Avoiding precedent of coercive industrial policy demands
Accepting a 50‑50 split under pressure could set a precedent that other countries or partners demand similar “localization quotas.” Rejecting it helps push back against that norm.
Pros and Cons of Taiwan’s Rejection
Pros
Maintains technological leadership and high-margin production
Retains geopolitical leverage / “silicon shield” status
Avoids massive relocation cost, supply chain disruption, talent migration
Keeps flexibility in negotiating trade terms (tariffs, exemptions, cooperation)
Protects domestic jobs, ecosystem, cluster effects
Prevents precedent of demanding forced localization
Preserves economies of scale and network benefits in Taiwan
Strengthens negotiating position by signaling “we won’t be coerced”
Cons
Could face greater U.S. pressure (tariffs, trade restrictions, national security rhetoric)

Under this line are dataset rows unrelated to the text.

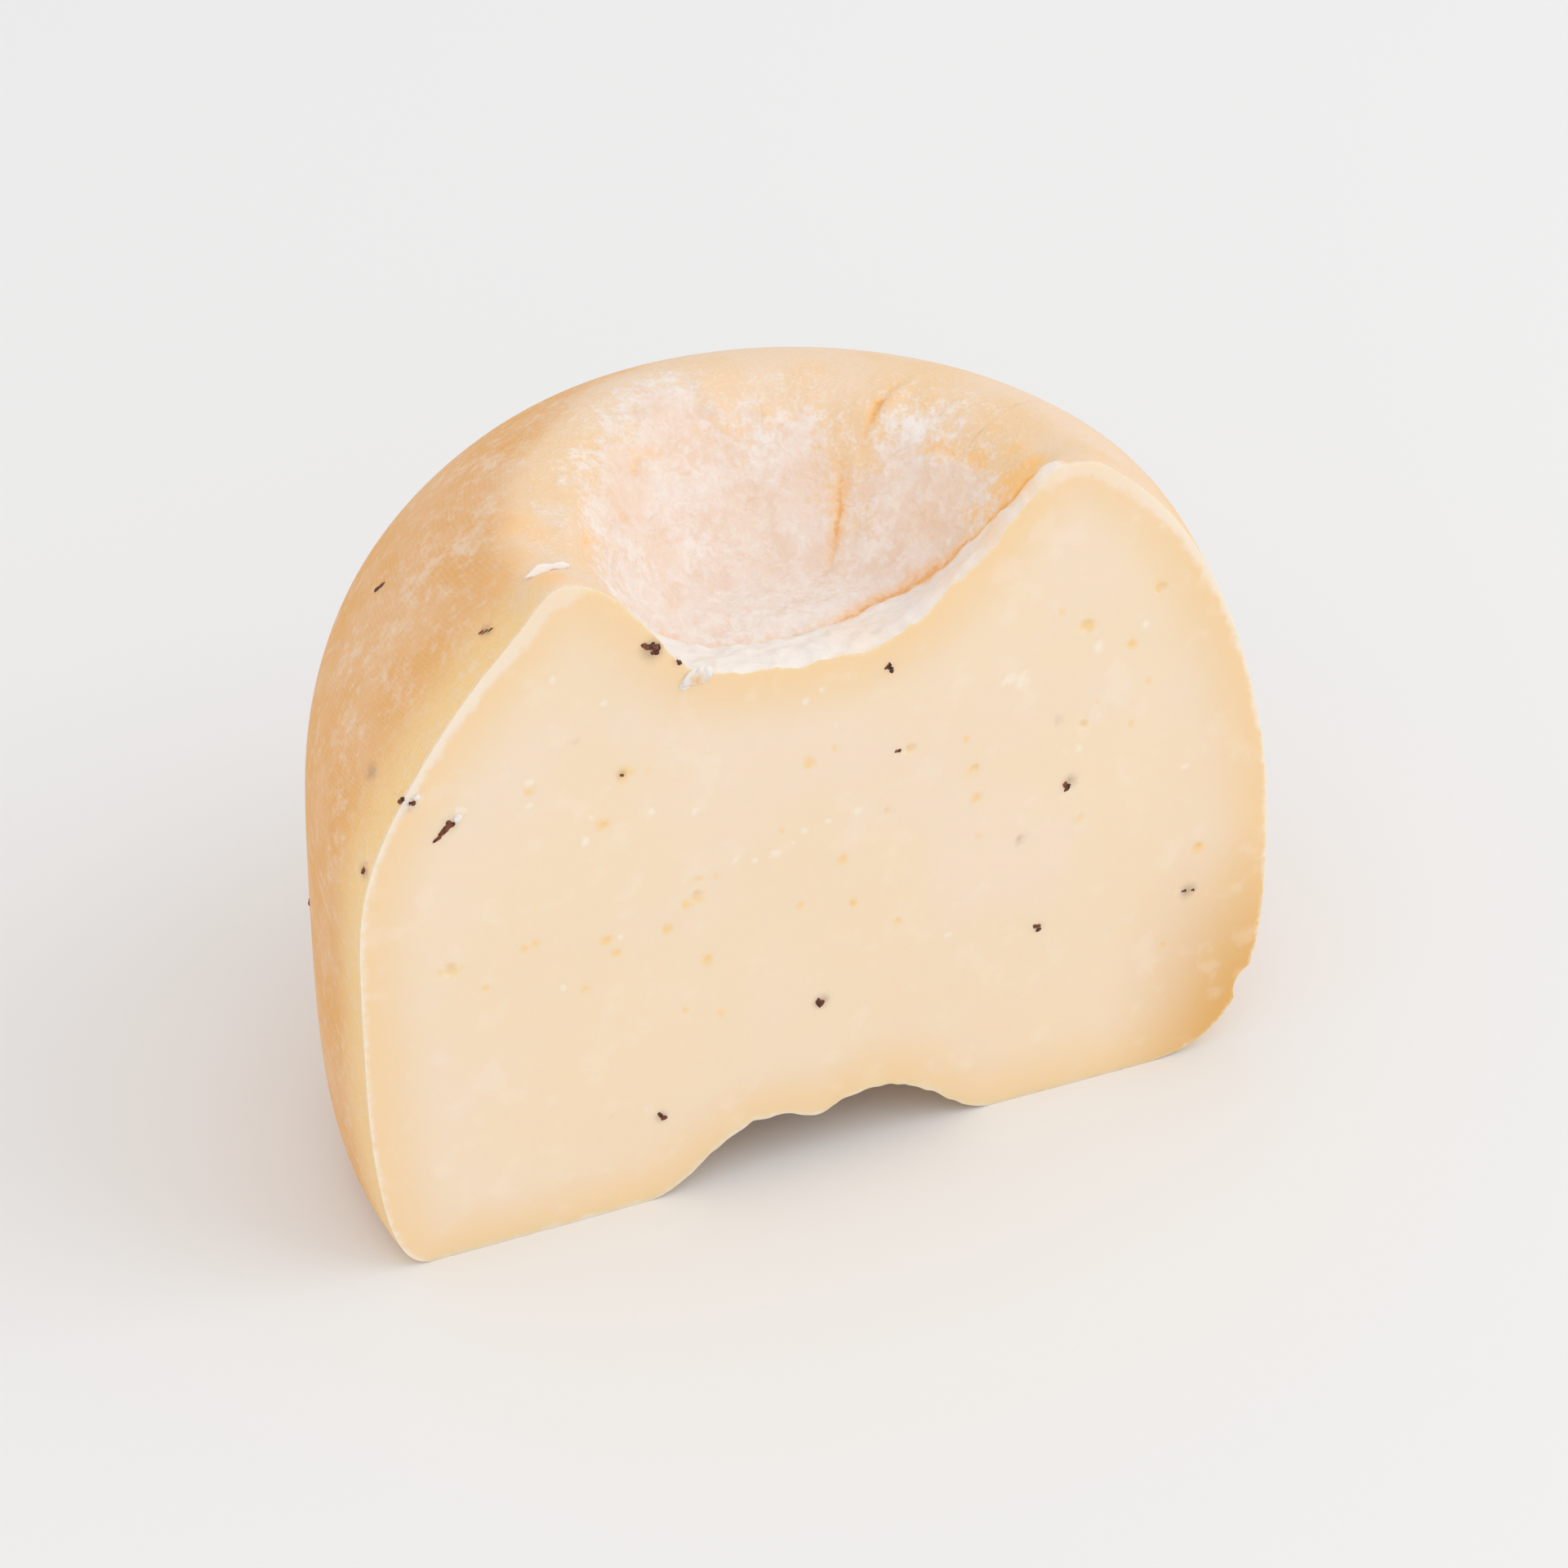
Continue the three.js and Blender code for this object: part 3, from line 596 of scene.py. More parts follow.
stains = [  # grey under the rind: degrees round, height, half the size across, strength
    (179.5, 60.8, 1.2, 0.5), (185, 52.4, 1.0, 0.5), (182.5, 75.9, 1.0, 0.5), (154.2, 69.9, 1.0, 0.35),
    (96, 74.0, 1.0, 0.5), (71, 46.0, 1.1, 0.5), (112, 28.0, 1.0, 0.5), (14, 38.0, 1.1, 0.5),
    (40, 25.0, 1.0, 0.6),
]


cutFace = np.array(((1.0, 0, 0), (0, 0, 1.0), (0, -1.0, 0)))  # across, up and out of the cut face


def wallAt(angle, height):  # the point on the wall at this height
    spun = profile(angle)[wheel["hollowRings"] + wheel["footRings"]:]
    top = int(np.argmax(spun[:, 1]))
    radius = np.interp(height, spun[:top, 1], spun[:top, 0])
    share = smoothStep(height / wheel["height"])
    return np.array((radius * math.cos(angle) + wheel["leanRight"] * share,
                     radius * math.sin(angle) + wheel["leanBack"] * share, height))


def turned(places, across, up, out):  # places along three directions instead of x, z and -y
    return places[:, :1] * across + places[:, 2:] * up - places[:, 1:2] * out


def lay(obj, tilt, across, up, out, at):
    places = getPlaces(obj)
    c, s = math.cos(math.radians(tilt)), math.sin(math.radians(tilt))
    x, y, z = places.T
    setPlaces(obj, turned(np.column_stack((c * x - s * z, y, s * x + c * z)), across, up, out) + at)
    return obj


def flake(length, width, tilt, stones, across, up, out, at):  # a few stones grown together
    made = []
    for i in range(stones):
        share = (i + 0.5) / stones - 0.5
        wide = width * (0.4 + 0.25 * share)
        size = (length / (1.2 * stones + 0.8), flakes["thick"] / 2, wide * draws.uniform(0.85, 1.25))
        shift = (share * length * 0.8, draws.uniform(0, 0.08), width * draws.uniform(-0.2, 0.2))
        made.append(pebble(size, flakes["jitter"], shift))
    return lay(joined(made, "flake"), tilt, across, up, out, at)


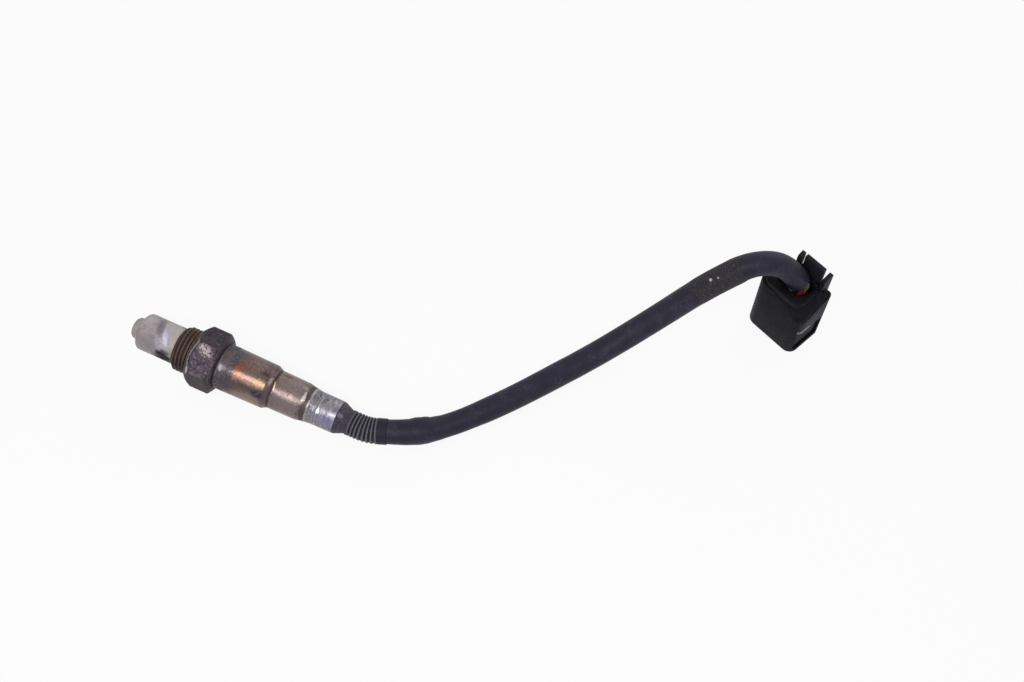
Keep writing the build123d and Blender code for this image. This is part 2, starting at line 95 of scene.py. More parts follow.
# places along the sheath with its radius there, and the stretch that is wrapped over
CABLE_SWELLS = ((0.0, 4.62), (5.0, 4.78), (10.0, 4.95), (13.2, 5.25), (16.2, 5.15), (19.5, 4.70),
                (24.0, 4.42), (32.0, 4.42), (44.0, 4.66), (77.0, 4.86), (110.0, 4.92), (134.0, 4.95),
                (139.0, 5.10), (154.0, 5.10), (158.0, 4.80), (162.0, 4.67), (168.0, 4.66),
                (176.0, 4.50), (200.0, 4.45))
WRAP_ZONE = (138.0, 156.0)

# The cable's route, in metres, from inside the boot to the plug's mouth.
ROUTE = [(0.05019, 0.00178, 0.00500), (0.05957, 0.00492, 0.00500), (0.07086, 0.01260, 0.00470),
         (0.08206, 0.02460, 0.00470), (0.09341, 0.03855, 0.00470), (0.10908, 0.05995, 0.00470),
         (0.11941, 0.07248, 0.00834), (0.13283, 0.08468, 0.02014), (0.14265, 0.09226, 0.03106),
         (0.15064, 0.09762, 0.03840), (0.15666, 0.10130, 0.04366), (0.16430, 0.10529, 0.04400),
         (0.17096, 0.10813, 0.03939), (0.17525, 0.10927, 0.03226)]
BOOT_TAIL = 0.0076                         # straight end of the boot after its bend, in metres
SEAM_TURN = 110.0                          # degrees; the seam of the marks' angle lies opposite


# ---- node expressions
def linear(shade):
    """Linear colour from a shade written in the 0 to 255 steps of a screen."""
    return tuple(((v / 255 + 0.055) / 1.055) ** 2.4 if v > 10 else v / 255 / 12.92 for v in shade)


def dimmed(shade, share):
    """Shade that gives back this share of the light, still in screen steps."""
    return tuple(255 * (1.055 * (v * share) ** (1 / 2.4) - 0.055) for v in linear(shade))


def arithmetic(operation, swapped=False):
    """Method that adds one Math node, for an operator between a Value and another or a number."""
    def method(self, other):
        first, second = (other, self) if swapped else (self, other)
        return self.graph.add("ShaderNodeMath", {"operation": operation}, {0: first, 1: second})
    return method


class Value:
    """An output of a node.  Arithmetic on it adds Math nodes to the same tree."""

    def __init__(self, graph, node, socket):
        self.graph, self.node, self.socket = graph, node, socket

    def output(self, name):
        return Value(self.graph, self.node, self.node.outputs[name])

    def maths(self, operation, *others):
        terms = dict(enumerate((self,) + others))
        return self.graph.add("ShaderNodeMath", {"operation": operation}, terms)

    __add__ = __radd__ = arithmetic("ADD")
    __mul__ = __rmul__ = arithmetic("MULTIPLY")
    __sub__, __rsub__ = arithmetic("SUBTRACT"), arithmetic("SUBTRACT", swapped=True)
    __truediv__, __rtruediv__ = arithmetic("DIVIDE"), arithmetic("DIVIDE", swapped=True)
    __pow__, at_least = arithmetic("POWER"), arithmetic("MAXIMUM")

    def zigzag(self):
        """1 at every whole number, 0 halfway between two."""
        return (self.maths("FRACT") * 2.0 - 1.0).maths("ABSOLUTE")

    def ramp(self, low, high, to_low=0.0, to_high=1.0):
        """Smooth step from to_low at low to to_high at high."""
        settings = {"interpolation_type": "SMOOTHSTEP"}
        if low > high:
            low, high, to_low, to_high = high, low, to_high, to_low
        sockets = {"Value": self, "From Min": low, "From Max": high, "To Min": to_low,
                   "To Max": to_high}
        return self.graph.add("ShaderNodeMapRange", settings, sockets)

    def band(self, low, high, soft):
        """1 between low and high, fading to 0 over soft on both sides."""
        return self.ramp(low - soft, low) * self.ramp(high + soft, high)


class Paint(Value):
    """A colour; each coat goes over the ones before it."""

    def coat(self, amount, shade):
        """Lays a shade over the colour: none of it at 0, nothing but it at 1."""
        mixed = self.graph.mix(amount, self, shade)
        self.node, self.socket = mixed.node, mixed.socket

    def mark(self, label, middle, half, amount, shade, slant=0.0, soft=1.0, ragged=0.0):
        """Coats one patch; label names it in the node tree."""
        self.coat(self.graph.patch(middle, half, slant, soft, ragged) * amount, shade)
        self.node.label = label


class Graph:
    """A node tree that is being written."""

    def __init__(self, tree):
        self.tree = tree

    def add(self, kind, settings=None, sockets=None):
        """Adds a node, sets it up and hands back its first output."""
        node = self.tree.nodes.new(kind)
        for name, setting in (settings or {}).items():
            if name == "stops":
                self.set_stops(node.color_ramp, setting)
            else:
                setattr(node, name, setting)
        for name, value in (sockets or {}).items():
            self.plug_in(value, node.inputs[name])
        shown = [s for s in node.outputs if s.enabled]
        return Value(self, node, shown[0] if shown else None)

    def plug_in(self, value, target):
        """Links a Value to a socket, or sets the socket to a plain number, vector or material."""
        if isinstance(value, Value):
            self.tree.links.new(value.socket, target)
        else:
            target.default_value = value

    @staticmethod
    def set_stops(ramp, stops):
        """Fills a colour ramp from pairs of a place and a shade."""
        while len(ramp.elements) < len(stops):
            ramp.elements.new(1.0)
        for element, (place, shade) in zip(ramp.elements, stops):
            element.position = place
            element.color = (*linear(shade), 1.0)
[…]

May be seen by U.S. as uncooperative, risking deterioration in U.S.–Taiwan relations
Risk of missing out on U.S. incentives, subsidies or favorable terms tied to onshore production
U.S. may retaliate with stricter trade measures under laws like Section 232
If U.S. pushes ahead independently, Taiwan might lose future U.S. market share or contracts
Over time, U.S. might strengthen indigenous capacity and reduce dependency on Taiwan
Taiwan may need to offer other concessions (e.g. more investment in U.S., technology sharing)
Some U.S. policymakers may view it as rejecting U.S. security interests
Observations
Taiwan’s Vice Premier Cheng Li‑chiun said the 50‑50 condition wasn’t even discussed in the latest round and that Taiwan would not accept it.
The Taiwanese government sees the 50‑50 demand as being “against Taiwan–U.S. supply chain cooperation.”
The U.S. has already had some success convincing Taiwanese firms (notably TSMC) to invest in U.S. fabs (e.g. in Arizona). But those investments are complementary, not substitutes for Taiwan’s main production.
The ongoing U.S. investigations (e.g. Section 232) into semiconductors and tariffs are a key leverage point in the negotiations. Taiwan’s focus is to first secure favorable tariff treatment and trade safeguards before deeper structural production changes.